# Bluetooth Headphones "crackling"?



## otterspace (May 1, 2015)

Hello everyone! I've owned a pair of Photive PH-BTH3 Wireless Bluetooth Headphones for a while now, and so far they've been pretty great. However, I've recently noticed a weird crinkling/crackling sound that happens about every 30 seconds. I can hear it regardless of whether I'm listening to music/videos, but when I am listening to something it will very audibly disrupt it to crackle, making it hard to enjoy listening. Does anyone have a guess as to what the problem could be? Any help is appreciated!


----------



## Masterchiefxx17 (Feb 27, 2010)

Hi and Welcome to TSF!

How old is the headset?

Is it connected to a desktop or laptop?
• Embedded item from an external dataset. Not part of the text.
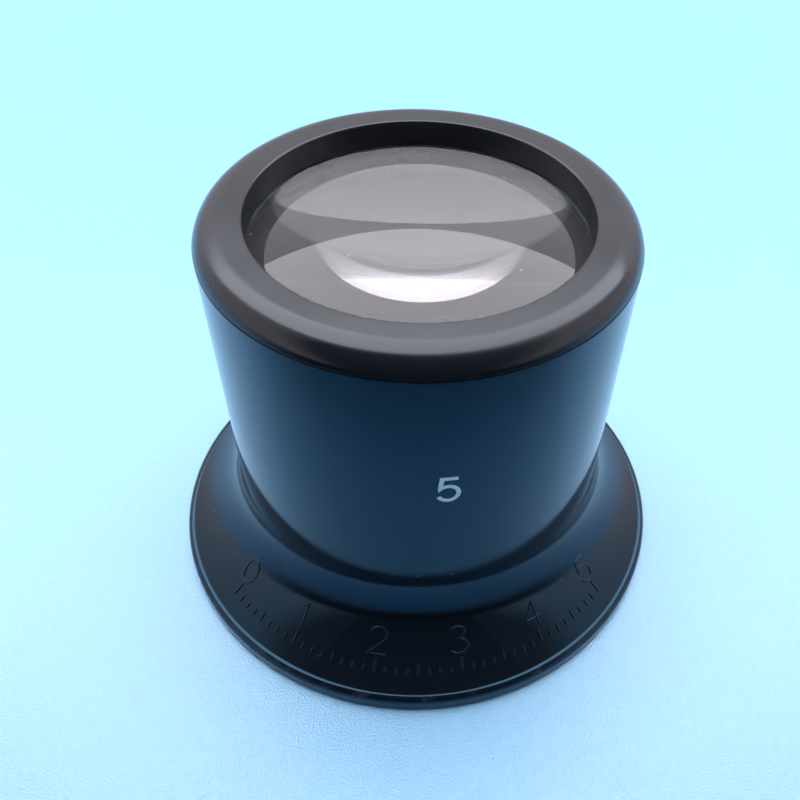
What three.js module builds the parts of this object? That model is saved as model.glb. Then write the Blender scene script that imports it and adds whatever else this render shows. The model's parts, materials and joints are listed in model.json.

What your hearing sounds like its electrical static going through the cable.


----------



## otterspace (May 1, 2015)

It's probably about a year old now, which might be part of the problem. Right now it's paired with my Lenovo Yoga 2 Pro Laptop.


----------



## Masterchiefxx17 (Feb 27, 2010)

Under or over a year?

Sorry, I just realized these were Bluetooth headphones, so you won't be getting any electrical static going up the cable.

From a quick look, it appears there are many issues with these headsets about noise. See if a Bluetooth driver update for your PC helps at all.


----------



## Antonio Pena (Apr 25, 2017)

I had the same problem before and thought that the headphones are done, but try to reinstall bluetooth drivers. It solved my problem.


----------